- Instructions for the task
Set down the listing below verbatim, but only from its first line through the line containing "nodes to one".

━━ Data excerpt

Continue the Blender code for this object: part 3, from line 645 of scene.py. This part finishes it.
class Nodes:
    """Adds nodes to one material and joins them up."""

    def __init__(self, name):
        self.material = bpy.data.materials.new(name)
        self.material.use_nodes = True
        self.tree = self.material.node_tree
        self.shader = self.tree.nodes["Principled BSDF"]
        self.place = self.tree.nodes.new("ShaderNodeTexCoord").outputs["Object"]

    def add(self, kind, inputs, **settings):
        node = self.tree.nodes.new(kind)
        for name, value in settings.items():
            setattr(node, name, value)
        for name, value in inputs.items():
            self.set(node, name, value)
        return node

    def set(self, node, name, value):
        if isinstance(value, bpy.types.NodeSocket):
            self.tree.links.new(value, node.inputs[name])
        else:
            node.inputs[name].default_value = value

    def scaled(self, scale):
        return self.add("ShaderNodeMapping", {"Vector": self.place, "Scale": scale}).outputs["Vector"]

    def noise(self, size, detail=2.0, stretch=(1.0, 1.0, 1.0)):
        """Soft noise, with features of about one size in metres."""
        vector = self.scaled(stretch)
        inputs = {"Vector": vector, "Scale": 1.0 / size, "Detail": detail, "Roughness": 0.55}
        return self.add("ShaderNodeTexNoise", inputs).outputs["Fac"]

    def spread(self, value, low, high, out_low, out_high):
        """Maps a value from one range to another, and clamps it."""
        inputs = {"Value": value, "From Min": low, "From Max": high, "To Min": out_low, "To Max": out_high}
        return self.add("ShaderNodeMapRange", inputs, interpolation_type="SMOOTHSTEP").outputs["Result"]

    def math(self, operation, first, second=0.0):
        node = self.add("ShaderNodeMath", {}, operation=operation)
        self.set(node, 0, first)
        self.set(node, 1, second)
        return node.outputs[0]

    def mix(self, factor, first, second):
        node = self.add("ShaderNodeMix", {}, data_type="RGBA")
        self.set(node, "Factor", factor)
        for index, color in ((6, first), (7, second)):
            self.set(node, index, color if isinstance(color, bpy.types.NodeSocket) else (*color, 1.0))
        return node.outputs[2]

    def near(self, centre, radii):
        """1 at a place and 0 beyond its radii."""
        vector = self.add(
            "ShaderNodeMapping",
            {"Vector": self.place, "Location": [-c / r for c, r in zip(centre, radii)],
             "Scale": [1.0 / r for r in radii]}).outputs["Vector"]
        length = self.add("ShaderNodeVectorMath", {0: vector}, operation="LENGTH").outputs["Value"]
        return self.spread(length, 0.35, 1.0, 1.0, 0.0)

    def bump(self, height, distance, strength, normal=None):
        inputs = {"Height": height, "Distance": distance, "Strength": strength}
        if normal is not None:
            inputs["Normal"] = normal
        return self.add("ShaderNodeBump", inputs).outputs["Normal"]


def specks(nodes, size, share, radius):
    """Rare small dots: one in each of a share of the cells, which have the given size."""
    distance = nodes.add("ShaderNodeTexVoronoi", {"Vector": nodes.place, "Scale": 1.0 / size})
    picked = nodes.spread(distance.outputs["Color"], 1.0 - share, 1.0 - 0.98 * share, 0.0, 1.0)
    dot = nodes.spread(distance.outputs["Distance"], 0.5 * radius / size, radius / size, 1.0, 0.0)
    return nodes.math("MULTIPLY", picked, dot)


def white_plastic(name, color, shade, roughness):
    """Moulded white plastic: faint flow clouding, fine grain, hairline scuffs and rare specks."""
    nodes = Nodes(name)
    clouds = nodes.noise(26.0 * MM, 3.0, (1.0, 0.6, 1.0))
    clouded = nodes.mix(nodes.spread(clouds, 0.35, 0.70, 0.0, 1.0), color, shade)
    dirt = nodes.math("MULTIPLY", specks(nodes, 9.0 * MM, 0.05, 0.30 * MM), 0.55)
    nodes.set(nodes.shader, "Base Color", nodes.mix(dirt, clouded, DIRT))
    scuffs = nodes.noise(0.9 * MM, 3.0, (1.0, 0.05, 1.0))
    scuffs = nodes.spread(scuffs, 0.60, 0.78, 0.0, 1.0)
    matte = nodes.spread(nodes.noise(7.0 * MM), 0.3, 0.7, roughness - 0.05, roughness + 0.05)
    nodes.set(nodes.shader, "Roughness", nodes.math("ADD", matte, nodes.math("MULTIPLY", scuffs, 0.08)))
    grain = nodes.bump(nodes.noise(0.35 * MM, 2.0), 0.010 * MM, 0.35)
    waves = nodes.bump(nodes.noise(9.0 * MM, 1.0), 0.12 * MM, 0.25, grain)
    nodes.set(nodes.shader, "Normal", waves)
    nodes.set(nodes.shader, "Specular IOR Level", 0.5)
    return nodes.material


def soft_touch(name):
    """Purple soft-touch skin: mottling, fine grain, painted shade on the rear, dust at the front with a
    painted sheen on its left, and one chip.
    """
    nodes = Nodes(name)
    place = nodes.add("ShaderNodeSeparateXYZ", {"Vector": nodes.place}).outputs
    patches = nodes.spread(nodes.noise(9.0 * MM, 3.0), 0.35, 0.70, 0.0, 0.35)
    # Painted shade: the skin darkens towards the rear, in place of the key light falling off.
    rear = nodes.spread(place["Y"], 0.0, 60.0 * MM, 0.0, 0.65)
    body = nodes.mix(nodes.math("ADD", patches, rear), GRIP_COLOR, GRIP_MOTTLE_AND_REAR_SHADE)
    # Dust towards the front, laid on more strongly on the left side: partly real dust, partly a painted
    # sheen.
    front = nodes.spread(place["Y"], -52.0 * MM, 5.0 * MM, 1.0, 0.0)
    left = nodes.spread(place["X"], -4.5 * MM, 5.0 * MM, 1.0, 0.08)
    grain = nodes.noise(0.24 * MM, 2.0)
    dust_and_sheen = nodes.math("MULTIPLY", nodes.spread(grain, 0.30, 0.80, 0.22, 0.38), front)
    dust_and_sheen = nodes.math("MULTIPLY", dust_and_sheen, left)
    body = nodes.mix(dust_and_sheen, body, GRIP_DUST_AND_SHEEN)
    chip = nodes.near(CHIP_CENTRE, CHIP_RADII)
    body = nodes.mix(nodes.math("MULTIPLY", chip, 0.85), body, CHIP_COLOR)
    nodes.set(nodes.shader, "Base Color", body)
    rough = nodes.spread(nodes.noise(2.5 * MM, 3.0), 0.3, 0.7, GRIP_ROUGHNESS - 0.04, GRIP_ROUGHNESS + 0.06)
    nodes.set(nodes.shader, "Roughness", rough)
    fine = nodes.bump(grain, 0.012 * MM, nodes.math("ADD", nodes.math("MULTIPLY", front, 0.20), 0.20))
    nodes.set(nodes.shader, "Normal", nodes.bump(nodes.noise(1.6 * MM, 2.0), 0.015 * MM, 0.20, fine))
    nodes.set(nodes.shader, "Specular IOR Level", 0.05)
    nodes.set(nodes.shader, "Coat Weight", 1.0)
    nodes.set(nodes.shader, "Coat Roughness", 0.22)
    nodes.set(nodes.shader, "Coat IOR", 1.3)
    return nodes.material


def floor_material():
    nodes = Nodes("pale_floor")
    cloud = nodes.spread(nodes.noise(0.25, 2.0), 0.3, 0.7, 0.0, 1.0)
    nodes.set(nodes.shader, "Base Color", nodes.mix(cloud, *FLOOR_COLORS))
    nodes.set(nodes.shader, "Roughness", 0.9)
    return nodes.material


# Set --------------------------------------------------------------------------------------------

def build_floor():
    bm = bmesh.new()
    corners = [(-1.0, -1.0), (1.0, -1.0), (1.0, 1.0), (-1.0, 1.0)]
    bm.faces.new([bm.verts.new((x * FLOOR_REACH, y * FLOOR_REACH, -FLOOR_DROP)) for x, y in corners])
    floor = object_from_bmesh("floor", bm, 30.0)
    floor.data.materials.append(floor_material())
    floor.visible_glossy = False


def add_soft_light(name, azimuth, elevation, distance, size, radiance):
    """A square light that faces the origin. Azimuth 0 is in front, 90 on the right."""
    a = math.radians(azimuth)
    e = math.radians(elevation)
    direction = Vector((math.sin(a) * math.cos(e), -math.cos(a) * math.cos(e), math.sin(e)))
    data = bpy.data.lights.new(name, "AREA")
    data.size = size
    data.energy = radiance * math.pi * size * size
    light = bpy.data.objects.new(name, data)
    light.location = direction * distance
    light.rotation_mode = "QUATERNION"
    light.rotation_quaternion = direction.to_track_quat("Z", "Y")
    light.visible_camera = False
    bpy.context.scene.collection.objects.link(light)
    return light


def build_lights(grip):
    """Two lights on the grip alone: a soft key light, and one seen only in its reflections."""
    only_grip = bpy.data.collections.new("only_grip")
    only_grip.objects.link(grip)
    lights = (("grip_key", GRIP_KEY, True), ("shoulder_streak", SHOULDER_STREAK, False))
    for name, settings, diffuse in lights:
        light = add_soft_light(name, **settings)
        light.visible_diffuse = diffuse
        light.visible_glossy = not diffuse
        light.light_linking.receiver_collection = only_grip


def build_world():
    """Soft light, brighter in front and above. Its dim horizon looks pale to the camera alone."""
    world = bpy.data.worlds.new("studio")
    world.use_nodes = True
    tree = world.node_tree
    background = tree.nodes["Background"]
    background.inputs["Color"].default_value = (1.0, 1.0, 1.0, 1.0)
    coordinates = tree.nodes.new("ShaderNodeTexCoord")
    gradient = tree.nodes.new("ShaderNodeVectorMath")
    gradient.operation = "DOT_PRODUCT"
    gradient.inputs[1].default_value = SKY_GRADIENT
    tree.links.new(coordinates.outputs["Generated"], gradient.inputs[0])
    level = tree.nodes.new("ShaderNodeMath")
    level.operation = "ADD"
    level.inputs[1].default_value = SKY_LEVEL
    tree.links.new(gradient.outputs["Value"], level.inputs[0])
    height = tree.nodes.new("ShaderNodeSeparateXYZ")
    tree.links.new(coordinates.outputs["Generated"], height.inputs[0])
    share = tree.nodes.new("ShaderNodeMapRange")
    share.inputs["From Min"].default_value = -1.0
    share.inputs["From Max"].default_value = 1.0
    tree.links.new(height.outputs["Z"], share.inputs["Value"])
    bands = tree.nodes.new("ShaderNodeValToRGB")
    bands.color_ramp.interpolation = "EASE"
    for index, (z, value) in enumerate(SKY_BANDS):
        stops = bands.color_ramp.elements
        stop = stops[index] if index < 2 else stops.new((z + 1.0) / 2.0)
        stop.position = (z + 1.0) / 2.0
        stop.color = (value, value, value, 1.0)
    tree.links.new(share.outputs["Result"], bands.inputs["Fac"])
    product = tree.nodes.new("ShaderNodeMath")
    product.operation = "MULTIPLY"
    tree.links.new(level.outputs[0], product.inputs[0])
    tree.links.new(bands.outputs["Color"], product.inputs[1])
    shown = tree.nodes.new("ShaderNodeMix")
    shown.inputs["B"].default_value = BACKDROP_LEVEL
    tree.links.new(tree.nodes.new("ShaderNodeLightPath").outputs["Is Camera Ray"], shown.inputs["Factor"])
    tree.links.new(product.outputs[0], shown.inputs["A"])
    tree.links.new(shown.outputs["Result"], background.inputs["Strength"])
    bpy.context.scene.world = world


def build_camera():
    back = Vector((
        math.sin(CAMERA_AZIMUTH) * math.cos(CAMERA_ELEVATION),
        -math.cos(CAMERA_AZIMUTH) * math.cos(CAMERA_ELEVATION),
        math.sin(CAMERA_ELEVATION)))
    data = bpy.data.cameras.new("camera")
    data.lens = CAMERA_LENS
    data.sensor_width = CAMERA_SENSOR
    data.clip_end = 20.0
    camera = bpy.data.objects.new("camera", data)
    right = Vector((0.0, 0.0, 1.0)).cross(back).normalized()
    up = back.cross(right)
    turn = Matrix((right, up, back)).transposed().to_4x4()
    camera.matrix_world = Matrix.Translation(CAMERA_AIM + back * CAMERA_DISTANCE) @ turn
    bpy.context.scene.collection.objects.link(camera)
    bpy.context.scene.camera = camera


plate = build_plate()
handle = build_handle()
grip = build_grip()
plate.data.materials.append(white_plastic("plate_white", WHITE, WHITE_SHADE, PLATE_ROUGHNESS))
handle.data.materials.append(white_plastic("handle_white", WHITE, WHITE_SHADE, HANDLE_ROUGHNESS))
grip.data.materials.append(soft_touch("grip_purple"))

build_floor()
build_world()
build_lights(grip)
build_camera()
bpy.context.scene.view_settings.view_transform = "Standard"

━━━━

- Answer for the task
Continue the Blender code for this object: part 3, from line 645 of scene.py. This part finishes it.
class Nodes:
    """Adds nodes to one material and joins them up."""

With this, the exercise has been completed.